But that isn't the only thing that makes Glow so unique. Glow is also one of a few pair of headphones that's designed to be compatible with Android right from the start. "Android never had a dedicated audio accessory," says Zi Wang, the man who came up with the idea for Glow almost two years ago. Wang would certainly know a thing or two about this -- he's currently employed at Google and has worked closely with the Android team. Though he invented the concept, however, Wang's role in Glow is mostly advisorial, leaving most of the operations up to a team he built himself. Leading the team is Rafal Zboinski, an engineer with a long history when it comes to research and development in both hardware and software.

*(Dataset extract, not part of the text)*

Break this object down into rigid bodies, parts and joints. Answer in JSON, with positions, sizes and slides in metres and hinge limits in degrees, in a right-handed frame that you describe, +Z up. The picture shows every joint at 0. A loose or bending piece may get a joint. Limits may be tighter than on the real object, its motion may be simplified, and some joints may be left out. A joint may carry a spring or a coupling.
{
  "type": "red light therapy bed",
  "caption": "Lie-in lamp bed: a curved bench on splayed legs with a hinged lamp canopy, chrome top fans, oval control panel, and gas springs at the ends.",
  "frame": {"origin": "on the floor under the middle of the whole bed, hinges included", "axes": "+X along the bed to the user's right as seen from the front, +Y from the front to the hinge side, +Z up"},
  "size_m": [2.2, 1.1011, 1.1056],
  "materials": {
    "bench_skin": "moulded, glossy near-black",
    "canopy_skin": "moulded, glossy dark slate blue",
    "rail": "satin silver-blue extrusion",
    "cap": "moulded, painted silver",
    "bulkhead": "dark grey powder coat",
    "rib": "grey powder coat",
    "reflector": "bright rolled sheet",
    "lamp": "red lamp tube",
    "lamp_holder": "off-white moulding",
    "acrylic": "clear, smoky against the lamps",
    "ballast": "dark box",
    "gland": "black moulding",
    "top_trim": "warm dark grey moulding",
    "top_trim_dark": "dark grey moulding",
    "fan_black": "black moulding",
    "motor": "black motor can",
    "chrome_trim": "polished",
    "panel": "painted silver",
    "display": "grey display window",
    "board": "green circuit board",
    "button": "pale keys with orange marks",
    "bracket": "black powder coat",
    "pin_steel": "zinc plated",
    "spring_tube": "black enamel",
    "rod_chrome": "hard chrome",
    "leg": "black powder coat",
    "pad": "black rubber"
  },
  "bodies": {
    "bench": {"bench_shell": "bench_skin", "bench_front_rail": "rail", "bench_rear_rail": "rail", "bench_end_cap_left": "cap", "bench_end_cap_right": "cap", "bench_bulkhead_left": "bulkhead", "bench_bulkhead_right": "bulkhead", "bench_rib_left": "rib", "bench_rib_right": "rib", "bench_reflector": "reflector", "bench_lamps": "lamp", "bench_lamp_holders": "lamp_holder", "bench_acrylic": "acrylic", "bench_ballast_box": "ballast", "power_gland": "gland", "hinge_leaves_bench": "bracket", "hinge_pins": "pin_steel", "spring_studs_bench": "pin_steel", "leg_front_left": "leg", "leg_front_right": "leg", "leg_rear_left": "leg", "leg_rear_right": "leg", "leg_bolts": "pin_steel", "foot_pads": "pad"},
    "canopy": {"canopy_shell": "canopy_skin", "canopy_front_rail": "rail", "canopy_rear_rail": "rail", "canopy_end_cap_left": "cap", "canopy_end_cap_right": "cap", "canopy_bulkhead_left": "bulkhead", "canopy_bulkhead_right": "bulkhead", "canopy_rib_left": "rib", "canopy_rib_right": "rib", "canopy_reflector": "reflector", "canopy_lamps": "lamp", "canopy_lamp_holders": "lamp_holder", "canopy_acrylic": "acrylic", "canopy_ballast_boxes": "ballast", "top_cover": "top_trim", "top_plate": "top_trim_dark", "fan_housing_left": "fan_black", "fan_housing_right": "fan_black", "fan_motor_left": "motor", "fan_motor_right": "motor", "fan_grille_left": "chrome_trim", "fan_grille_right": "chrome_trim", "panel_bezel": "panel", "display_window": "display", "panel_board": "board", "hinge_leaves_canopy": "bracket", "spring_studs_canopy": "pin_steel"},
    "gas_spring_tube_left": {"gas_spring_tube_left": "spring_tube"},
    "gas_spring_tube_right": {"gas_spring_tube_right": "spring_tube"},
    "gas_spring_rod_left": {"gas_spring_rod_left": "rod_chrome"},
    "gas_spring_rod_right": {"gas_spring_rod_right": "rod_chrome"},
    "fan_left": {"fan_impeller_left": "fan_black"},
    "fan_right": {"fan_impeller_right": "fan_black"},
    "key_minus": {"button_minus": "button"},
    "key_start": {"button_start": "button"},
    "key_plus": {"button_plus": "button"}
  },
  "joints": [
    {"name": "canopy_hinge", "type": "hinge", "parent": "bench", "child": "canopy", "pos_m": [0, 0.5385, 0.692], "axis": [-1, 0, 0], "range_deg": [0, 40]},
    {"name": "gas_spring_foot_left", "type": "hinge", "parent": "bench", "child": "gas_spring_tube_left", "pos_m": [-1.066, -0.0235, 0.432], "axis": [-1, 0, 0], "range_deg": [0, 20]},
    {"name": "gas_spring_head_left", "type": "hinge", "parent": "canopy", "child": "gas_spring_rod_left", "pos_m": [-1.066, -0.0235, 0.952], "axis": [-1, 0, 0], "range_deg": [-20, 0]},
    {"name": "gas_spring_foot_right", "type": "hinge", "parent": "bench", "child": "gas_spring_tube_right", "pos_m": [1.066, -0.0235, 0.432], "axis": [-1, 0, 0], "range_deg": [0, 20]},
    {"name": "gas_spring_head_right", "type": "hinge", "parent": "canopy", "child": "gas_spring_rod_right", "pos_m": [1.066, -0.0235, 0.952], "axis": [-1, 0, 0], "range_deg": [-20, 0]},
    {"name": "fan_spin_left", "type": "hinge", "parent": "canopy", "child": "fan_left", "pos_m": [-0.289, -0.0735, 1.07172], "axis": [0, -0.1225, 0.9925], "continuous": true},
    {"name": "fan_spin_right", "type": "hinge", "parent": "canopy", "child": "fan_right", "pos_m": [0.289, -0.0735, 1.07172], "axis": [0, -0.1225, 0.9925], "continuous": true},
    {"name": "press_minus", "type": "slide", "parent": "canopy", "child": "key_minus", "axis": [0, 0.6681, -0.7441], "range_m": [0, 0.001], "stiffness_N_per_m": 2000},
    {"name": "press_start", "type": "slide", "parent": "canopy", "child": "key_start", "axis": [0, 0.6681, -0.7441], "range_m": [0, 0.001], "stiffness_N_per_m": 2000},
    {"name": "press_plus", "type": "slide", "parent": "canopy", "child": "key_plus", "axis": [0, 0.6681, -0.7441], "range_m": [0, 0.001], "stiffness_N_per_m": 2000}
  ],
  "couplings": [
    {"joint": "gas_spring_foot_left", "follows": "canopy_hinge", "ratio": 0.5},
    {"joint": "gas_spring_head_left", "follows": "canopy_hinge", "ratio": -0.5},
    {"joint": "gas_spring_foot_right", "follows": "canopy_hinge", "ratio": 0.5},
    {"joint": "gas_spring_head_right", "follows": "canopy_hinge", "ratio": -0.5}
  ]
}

"Close to 98 percent of audio accessories on the market don't work properly with Android devices," says Wang, adding that they mostly only work with iOS. What he means by this, is that these accessories often have features that mimic the built-in clicker found on Apple's earbuds. That clicker does all kinds of things, like adjust the volume, answer phone calls, play or pause the music and even take a photo. Those same functions, he says, don't always play well with Android. Seeing as Android has nearly 1.3 billion users around the world, this struck Wang as a severe oversight. "It deserves a compatible solution to iOS."

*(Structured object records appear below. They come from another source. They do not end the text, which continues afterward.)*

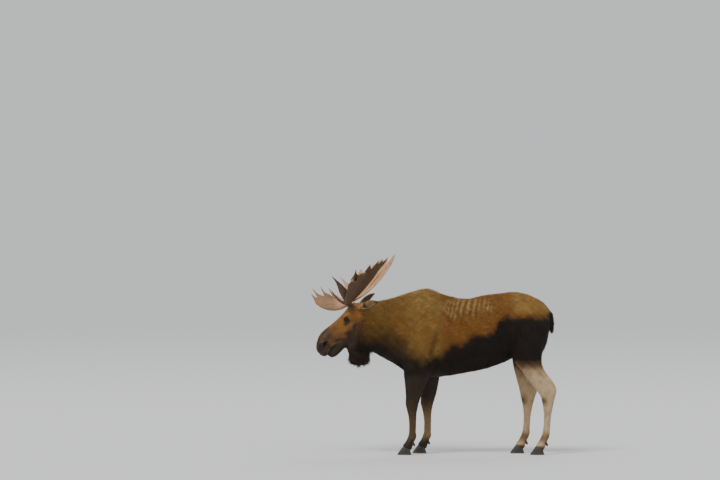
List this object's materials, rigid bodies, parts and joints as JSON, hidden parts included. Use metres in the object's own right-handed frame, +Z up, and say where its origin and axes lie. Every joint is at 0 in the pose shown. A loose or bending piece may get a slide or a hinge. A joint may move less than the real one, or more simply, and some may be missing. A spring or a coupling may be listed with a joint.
{
  "type": "moose",
  "caption": "Life-size still bull moose in mid-stride with its head held forward, with a shoulder hump, a throat bell, and broad antlers with a palm on each side.",
  "frame": {"origin": "on the floor, in the middle of the animal's bounding box", "axes": "+Z up, the nose towards -X, the animal's left side towards -Y"},
  "size_m": [2.8862, 1.3936, 2.339],
  "materials": {
    "golden_coat": "coarse golden-brown guard hair, matte",
    "dark_coat": "near-black brown guard hair, matte",
    "pale_coat": "short grey-tan leg hair, matte",
    "hoof": "dark horn, satin",
    "dark_antler": "stained antler bone, dark brown, matte",
    "pale_antler": "polished antler bone, pinkish tan, matte",
    "eye": "wet dark brown eye"
  },
  "bodies": {
    "root": {"antler_left_beam": "dark_antler", "antler_left_brow": "dark_antler", "antler_left_palm": "dark_antler", "antler_right_beam": "pale_antler", "antler_right_brow": "pale_antler", "antler_right_palm": "pale_antler", "bell": "dark_coat", "claw_fore_left_inner": "hoof", "claw_fore_left_outer": "hoof", "claw_fore_right_inner": "hoof", "claw_fore_right_outer": "hoof", "claw_hind_left_inner": "hoof", "claw_hind_left_outer": "hoof", "claw_hind_right_inner": "hoof", "claw_hind_right_outer": "hoof", "dewclaw_fore_left_inner": "hoof", "dewclaw_fore_left_outer": "hoof", "dewclaw_fore_right_inner": "hoof", "dewclaw_fore_right_outer": "hoof", "dewclaw_hind_left_inner": "hoof", "dewclaw_hind_left_outer": "hoof", "dewclaw_hind_right_inner": "hoof", "dewclaw_hind_right_outer": "hoof", "ear_left": "golden_coat", "ear_right": "golden_coat", "eye_left": "eye", "eye_right": "eye", "fore_cannon_left": "pale_coat", "fore_cannon_right": "pale_coat", "fore_foot_left": "pale_coat", "fore_foot_right": "pale_coat", "forearm_left": "dark_coat", "forearm_right": "dark_coat", "gaskin_left": "pale_coat", "gaskin_right": "pale_coat", "head": "golden_coat", "hind_cannon_left": "pale_coat", "hind_cannon_right": "pale_coat", "hind_foot_left": "pale_coat", "hind_foot_right": "pale_coat", "neck": "golden_coat", "tail": "dark_coat", "thigh_left": "dark_coat", "thigh_right": "dark_coat", "trunk": "golden_coat"}
  },
  "joints": []
}
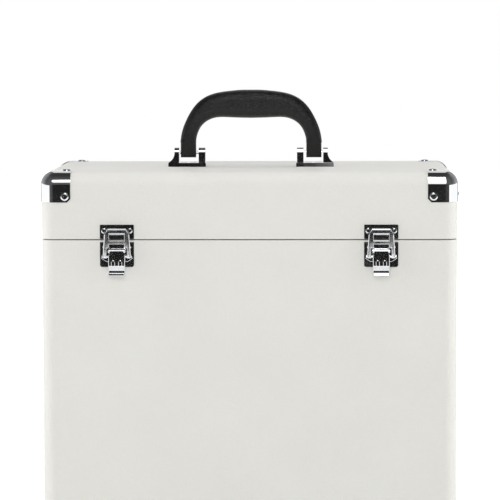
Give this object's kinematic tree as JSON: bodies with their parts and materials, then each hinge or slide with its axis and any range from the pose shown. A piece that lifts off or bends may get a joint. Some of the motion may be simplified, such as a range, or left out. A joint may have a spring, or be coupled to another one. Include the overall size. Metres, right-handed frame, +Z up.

What sort of functions are they talking about? Well, in addition to the lights pulsing to the beat of the music or to your heart, there's also a five-way D-pad controller that communicates with your phone over Bluetooth LE. You can use the controller to do all the usual things, like change the volume, play/pause music and switch tracks. It should work with most music apps like Pandora, Rdio and Spotify. Pressing the center button would activate voice commands like Google Now and you can use it as a camera shutter button too. There's also a separate phone button to answer or reject calls, and that D-pad has a clip on the rear.
And that's not all. Wang is planning on much more advanced features that include the ability to understand contextual situations. For example, say you're running late for a meeting and you're in your car. Your phone would be clever enough to know all of that information already due to your scheduled appointments and it would recognize your mode of transportation based on data from speed and motion sensors. If you receive a message in that moment asking your whereabouts, you could simply press the up button to trigger a canned "I'm on my way" response. Another example, Wang says, is if the phone notices you're watching a movie, you could hit a button to trigger an "I'll get back to you" reply.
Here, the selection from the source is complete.